May 25, 2011
As explained previously in this blog a key indicator the Civic Federation uses to assess the financial health of local governments is the level of unreserved general fund balance maintained. Such reserves are essential in order for the governments to be able to withstand the inevitable “rainy days” that result from revenue fluctuations and unexpected expenditures. Without a fund balance in place, a government may have to abruptly cut services or raise taxes in response to unfavorable conditions.
The Civic Federation believes that a critical step toward maintaining a healthy fund balance is to set a clear target through a formal fund balance policy that is adopted by the governing body and included in the budget. Adoption of such a policy can also be important for long-range financial planning. The Government Finance Officers Association (GFOA) also recommends that governments adopt a fund balance policy so they will have a framework to determine whether to increase or decrease the level of fund balance.[1] While GFOA recommends that governments maintain a balance equivalent to two months of operating revenues or expenditures, it also notes that in practice a smaller balance may be appropriate for the largest governments and that all governments should consider their unique circumstances when developing a policy.
The Civic Federation annually analyzes the budgets of nine Chicago area local governments. Of those, six governments had a fund balance policy outlined in their FY2011 budget while three had no policy. However, only four governments included a specific fund balance target for their general fund or operating funds.
The following is a summary of the fund balance policies:
- City of Chicago: The City’s budget includes a policy regarding financial reserves. However, it only states that the City has established a $500.0 million long-term reserve from the lease of the Chicago Skyway[2] and that operating reserves in its enterprise funds are established to pay for unforeseen emergencies or shortfalls caused by revenue declines.[3] It does not address the City’s corporate fund.
- Chicago Park District: Like the City of Chicago, the Park District has a policy regarding its reserve fund that does not address its general fund. The reserve is available due to the transfer of several public parking structures to the City of Chicago in 2006.[4] The District’s policy establishes a floor of $85.0 million for its reserve fund and allows for internal lending to the general fund in order to bridge timing gaps in property tax collections.[5]
- Chicago Public Schools: The CPSpolicy notes that its goals are to maintain an adequate fund balance to provide working capital, to ensure uninterrupted services, to provide for capital improvements and to achieve a balanced budget within a four-year period. The policy requires CPS to maintain an unreserved fund balance in the operating and debt funds of 5% to 10% of the budget for each new fiscal year. It adds that once that stabilization is adequately established, any excess fund balance can be appropriated under certain circumstances, including to offset a temporary reduction in revenues from local, state and federal sources.[6]

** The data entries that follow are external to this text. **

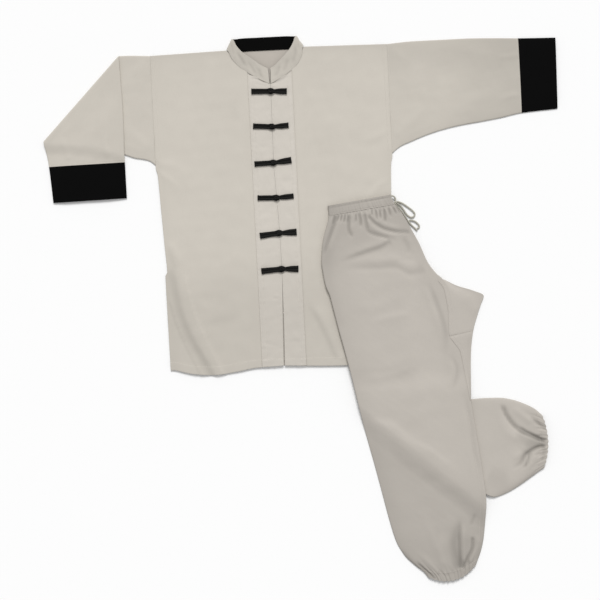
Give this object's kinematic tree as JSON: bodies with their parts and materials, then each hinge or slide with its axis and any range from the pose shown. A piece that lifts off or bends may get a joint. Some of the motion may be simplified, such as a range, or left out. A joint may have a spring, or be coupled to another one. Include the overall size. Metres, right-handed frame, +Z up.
{
  "type": "tai chi uniform",
  "caption": "Tai chi uniform laid flat: frog-buttoned jacket with a standing collar, one sleeve folded over, and drawstring trousers folded in half beside it.",
  "frame": {"origin": "middle of the whole layout's plan box, on the surface that it lies on", "axes": "+Z up from the surface, +Y from the jacket's hem towards its collar, +X towards the straight sleeve"},
  "size_m": [1.2884, 1.3666, 0.021],
  "materials": {
    "jacket_cloth": "matte cotton twill, off-white",
    "trouser_cloth": "matte cotton twill, off-white, a little greyer",
    "black_cloth": "matte black cotton",
    "frog_cord": "black fabric tube, slight sheen",
    "drawstring": "twisted cotton cord"
  },
  "bodies": {
    "root": {"band_front_left": "jacket_cloth", "band_front_right": "jacket_cloth", "collar_lining": "black_cloth", "collar_outer": "jacket_cloth", "cuff_left": "black_cloth", "cuff_right": "black_cloth", "drawstring_bight": "drawstring", "drawstring_end": "drawstring", "drawstring_knot": "drawstring", "drawstring_lead": "drawstring", "drawstring_loop": "drawstring", "frog_1_button": "frog_cord", "frog_1_loop": "frog_cord", "frog_2_button": "frog_cord", "frog_2_loop": "frog_cord", "frog_3_button": "frog_cord", "frog_3_loop": "frog_cord", "frog_4_button": "frog_cord", "frog_4_loop": "frog_cord", "frog_5_button": "frog_cord", "frog_5_loop": "frog_cord", "frog_6_button": "frog_cord", "frog_6_loop": "frog_cord", "gusset_far": "trouser_cloth", "gusset_near": "trouser_cloth", "jacket_back": "jacket_cloth", "jacket_front_left": "jacket_cloth", "jacket_front_right": "jacket_cloth", "leg_far": "trouser_cloth", "leg_near": "trouser_cloth", "sleeve_left": "jacket_cloth", "sleeve_right": "jacket_cloth", "waistband": "trouser_cloth"}
  },
  "joints": []
}
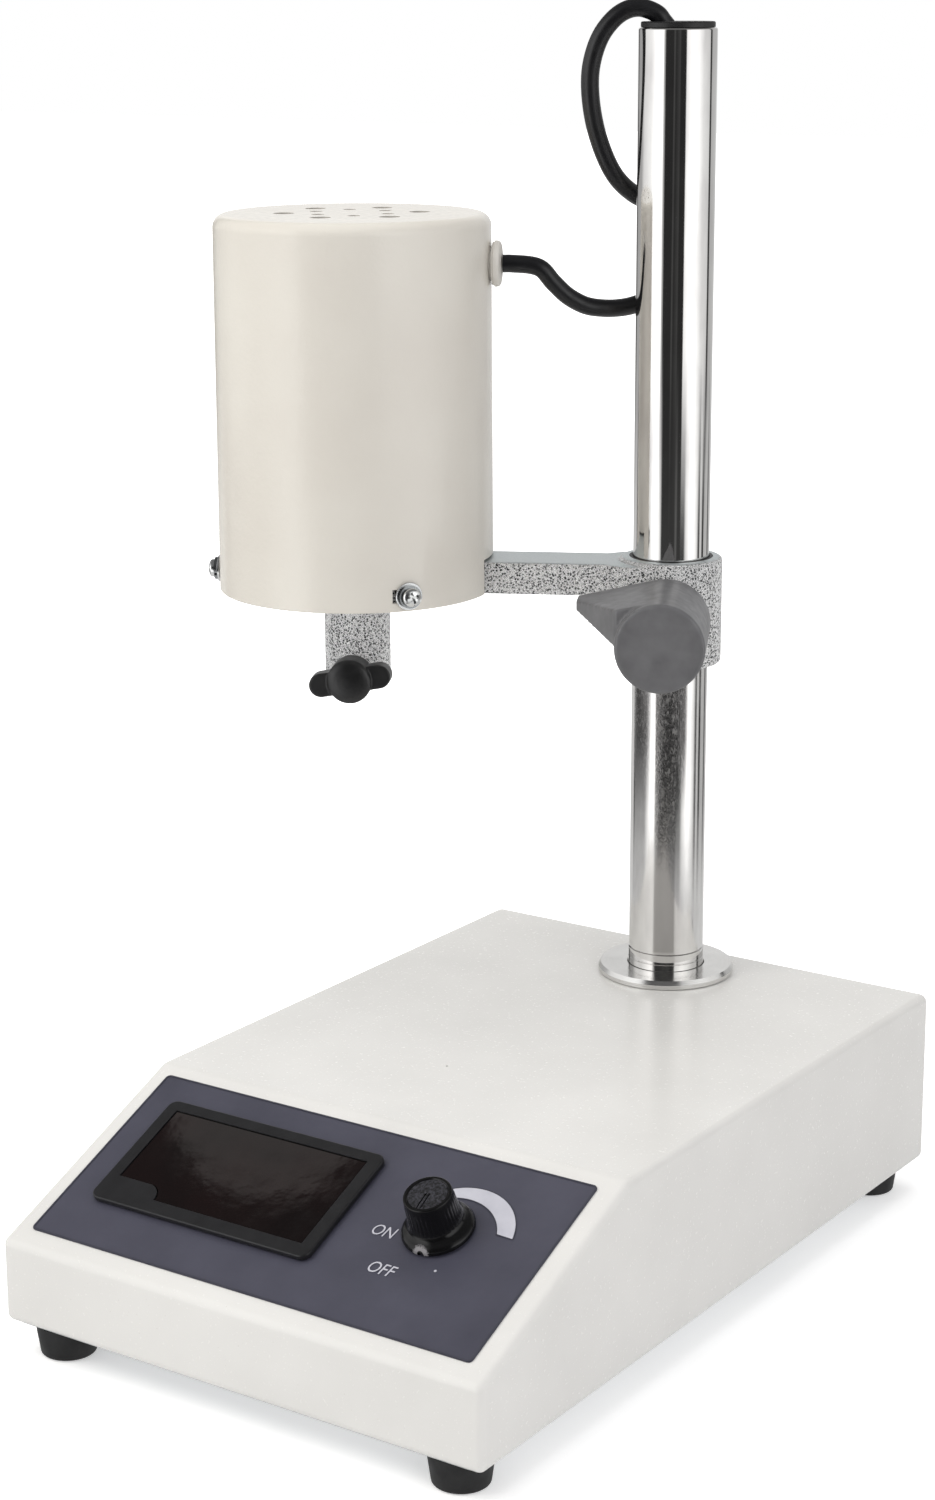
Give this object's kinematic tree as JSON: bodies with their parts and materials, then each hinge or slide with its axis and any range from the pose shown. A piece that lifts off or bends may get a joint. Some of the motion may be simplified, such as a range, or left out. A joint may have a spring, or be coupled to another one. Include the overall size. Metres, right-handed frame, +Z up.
{
  "type": "laboratory homogenizer",
  "caption": "Laboratory homogenizer: sloped control base with display and speed knob, chrome column, and a clamped motor head whose socket takes a dispersing tool.",
  "frame": {"origin": "under the middle of the instrument's extent, counted without the motor lead, level with the undersides of its feet", "axes": "+Z up along the column, +X to the right and -Y to the front, seen from the control panel"},
  "size_m": [0.2242, 0.273, 0.3892],
  "materials": {
    "case_paint": "off-white powder coat, fine orange peel",
    "cover_enamel": "warm ivory enamel, satin",
    "zinc_sheet": "zinc-plated sheet",
    "zinc_steel": "bright zinc plating",
    "ground_steel": "ground steel",
    "column_chrome": "polished hard chrome",
    "flange_chrome": "satin chrome with turned edges",
    "hammertone": "cast, silver hammertone paint",
    "aluminium_bare": "bare extruded and cast aluminium",
    "foot_rubber": "matte black",
    "lead_jacket": "smooth black cable jacket",
    "label_film": "slate printed film",
    "bezel_plastic": "black moulded frame",
    "window_smoke": "dark smoked red pane",
    "module_plastic": "black moulded case",
    "knob_gloss": "glossy black phenolic",
    "wing_plastic": "satin black moulding",
    "grip_plastic": "mid grey moulded grip, fine grain",
    "cap_plastic": "black moulded cap",
    "bush_nylon": "dark nylon",
    "grommet_plastic": "pale grey soft vinyl",
    "socket_plastic": "black moulded socket",
    "fan_plastic": "black moulded fan",
    "circuit_board": "green laminate",
    "lamination": "stacked electrical sheet",
    "copper_winding": "enamelled copper"
  },
  "bodies": {
    "base": {"base_shell": "case_paint", "base_plate": "zinc_sheet", "front_label": "label_film", "display_bezel": "bezel_plastic", "display_window": "window_smoke", "display_module": "module_plastic", "speed_potentiometer": "zinc_steel", "potentiometer_nut": "zinc_steel", "control_board": "circuit_board", "heat_sink": "aluminium_bare", "mains_inlet": "socket_plastic", "fuse_holder": "socket_plastic", "fuse_cap": "socket_plastic", "column_flange": "flange_chrome", "column": "column_chrome", "column_nut": "zinc_steel", "column_cap": "cap_plastic", "motor_lead": "lead_jacket", "foot_front_left": "foot_rubber", "foot_screw_front_left": "zinc_steel", "foot_front_right": "foot_rubber", "foot_screw_front_right": "zinc_steel", "foot_rear_left": "foot_rubber", "foot_screw_rear_left": "zinc_steel", "foot_rear_right": "foot_rubber", "foot_screw_rear_right": "zinc_steel"},
    "clamp_bush": {"clamp_bush": "bush_nylon"},
    "clamp_knob": {"clamp_knob": "grip_plastic", "clamp_stud": "zinc_steel"},
    "tool_screw": {"wing_knob": "wing_plastic", "wing_stud": "zinc_steel"},
    "rotor": {"armature": "lamination", "commutator": "copper_winding", "motor_shaft": "ground_steel", "drive_coupling": "ground_steel", "cooling_fan": "fan_plastic"},
    "speed_knob": {"speed_knob": "knob_gloss", "potentiometer_shaft": "aluminium_bare"},
    "head": {"bracket": "hammertone", "tool_boss": "hammertone", "motor_cover": "cover_enamel", "cable_grommet": "grommet_plastic", "stator_core": "lamination", "field_coil_1": "copper_winding", "field_coil_2": "copper_winding", "lower_bearing": "ground_steel", "upper_bearing": "ground_steel", "end_bracket": "aluminium_bare", "motor_bolt_1": "zinc_steel", "motor_bolt_2": "zinc_steel", "cover_screw_1": "zinc_steel", "spring_washer_1": "zinc_steel", "flat_washer_1": "zinc_steel", "cover_screw_2": "zinc_steel", "spring_washer_2": "zinc_steel", "flat_washer_2": "zinc_steel", "cover_screw_3": "zinc_steel", "spring_washer_3": "zinc_steel", "flat_washer_3": "zinc_steel"}
  },
  "joints": [
    {"name": "height_slide", "type": "slide", "parent": "base", "child": "clamp_bush", "axis": [0, 0, 1], "range_m": [-0.085, 0.15], "deforming": ["motor_lead"]},
    {"name": "head_swivel", "type": "hinge", "parent": "clamp_bush", "child": "head", "pos_m": [0.02657, 0.1017, 0.1943], "axis": [0, 0, 1], "range_deg": [-45, 125], "deforming": ["motor_lead"]},
    {"name": "clamp_knob_turn", "type": "hinge", "parent": "head", "child": "clamp_knob", "pos_m": [0.02657, 0.1017, 0.1943], "axis": [0.4617, -0.887, 0], "range_deg": [-15, 270]},
    {"name": "tool_screw_turn", "type": "hinge", "parent": "head", "child": "tool_screw", "pos_m": [-0.06612, 0.05345, 0.1723], "axis": [0.4617, -0.887, 0], "range_deg": [-15, 270]},
    {"name": "rotor_spin", "type": "hinge", "parent": "head", "child": "rotor", "pos_m": [-0.06612, 0.05345, 0.2103], "axis": [0, 0, 1], "continuous": true},
    {"name": "speed_knob_turn", "type": "hinge", "parent": "base", "child": "speed_knob", "pos_m": [0.06897, -0.09388, 0.05468], "axis": [0, 0.3975, -0.9176], "range_deg": [0, 290]}
  ]
}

- Metropolitan Water Reclamation District: MWRD develops its budget with the goal of maintaining an unreserved corporate fund balance of $45 to $55 million.[7] Beginning in 2004, the District began to set aside a portion of the net assets appropriable as a non-appropriated or unreserved fund balance that would be available for contingencies.[8]

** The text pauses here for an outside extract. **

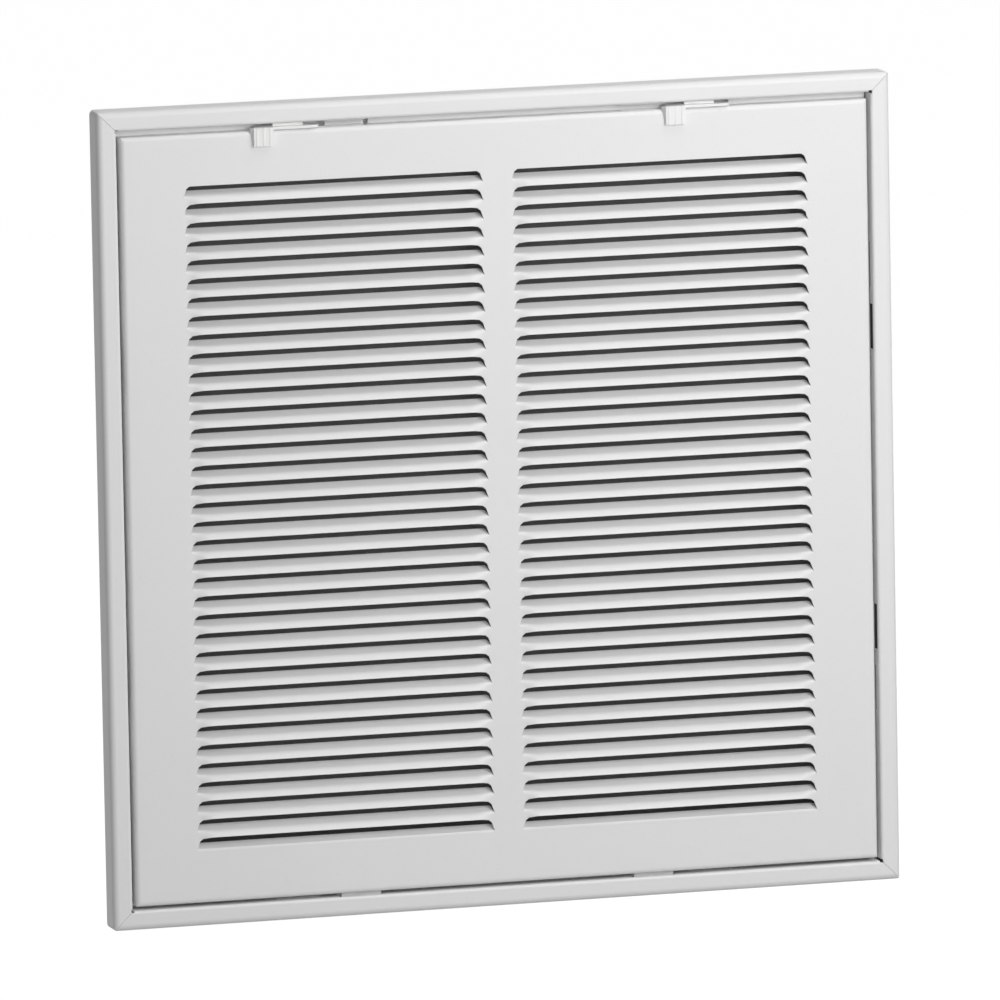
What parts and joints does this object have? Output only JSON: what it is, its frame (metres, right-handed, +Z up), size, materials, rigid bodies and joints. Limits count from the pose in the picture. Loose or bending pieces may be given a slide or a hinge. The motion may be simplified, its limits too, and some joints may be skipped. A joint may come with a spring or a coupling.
{
  "type": "return air filter grille",
  "caption": "Square return air filter grille: mitred wall frame with a filter collar, a louvred face hinged at the bottom, and slide latches along the top.",
  "frame": {"origin": "middle of the duct opening, on the wall plane that the ledge's back lies on", "axes": "+X to the viewer's right, +Z up, +Y into the wall; the louvred face looks towards -Y"},
  "size_m": [0.3714, 0.0463, 0.3714],
  "materials": {
    "painted_steel": "satin white powder coat",
    "zinc_steel": "zinc plated",
    "white_plastic": "moulded, slightly glossy"
  },
  "bodies": {
    "frame": {"top_rail": "painted_steel", "bottom_rail": "painted_steel", "left_rail": "painted_steel", "right_rail": "painted_steel", "top_left_corner_plate": "zinc_steel", "top_right_corner_plate": "zinc_steel", "bottom_left_corner_plate": "zinc_steel", "bottom_right_corner_plate": "zinc_steel", "left_hinge_bracket": "zinc_steel", "right_hinge_bracket": "zinc_steel"},
    "face": {"face_panel": "painted_steel", "left_hinge_pin": "zinc_steel", "right_hinge_pin": "zinc_steel"},
    "left_latch": {"left_latch": "white_plastic"},
    "right_latch": {"right_latch": "white_plastic"}
  },
  "joints": [
    {"name": "face_hinge", "type": "hinge", "parent": "frame", "child": "face", "pos_m": [0, -0.0082, -0.17084], "axis": [1, 0, 0], "range_deg": [0, 100]},
    {"name": "left_latch_slide", "type": "slide", "parent": "face", "child": "left_latch", "axis": [1, 0, 0], "range_m": [0, 0.022]},
    {"name": "right_latch_slide", "type": "slide", "parent": "face", "child": "right_latch", "axis": [-1, 0, 0], "range_m": [0, 0.022]}
  ]
}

- Forest Preserve District of Cook County: The District’s policy on unreserved fund balance requires it to annually budget a minimum unreserved fund balance totaling the sum of: 5.5% of corporate fund gross revenues to account for revenue fluctuations; 1% of corporate fund expenditures to account for unexpected expenditures; and 8% of corporate fund expenditures to account for insufficient operating cash.
- DuPage County: The DuPage County financial policies include a goal to maintain a general fund cash balance of between 20-25% of total expenditures plus transfers out. It is designed to accommodate revenue and expenditure cash flow while providing a low point operating margin of one-month’s normal operations.[9]
The City of Chicago and Park District policies are insufficient because they only address reserves from lease proceeds and do not include the general fund. The lease reserves provide the governments with additional liquidity and therefore a lower fund balance target may be appropriate, but they are not a substitute for a general fund balance. The Civic Federation recommended in its Cook County Modernization Report that Cook County adopt financial policies, including a fund balance policy, which the administration supports but has not implemented. CPS and the Forest Preserve District have the most detailed policies of the governments reviewed; both policies clearly outline a numeric goal as well as the reasoning for that target.
In its review of local government budgets, the Civic Federation focuses on whether the government has adopted a policy with a reasonable target and whether it is making progress towards that goal. The Civic Federation also recognizes that it may be appropriate to utilize some fund balance during an economic downturn, which may temporarily place the government below its target. This is why the Civic Federation recommends that adopted policies also outline the circumstances under which a drawdown of balances is appropriate.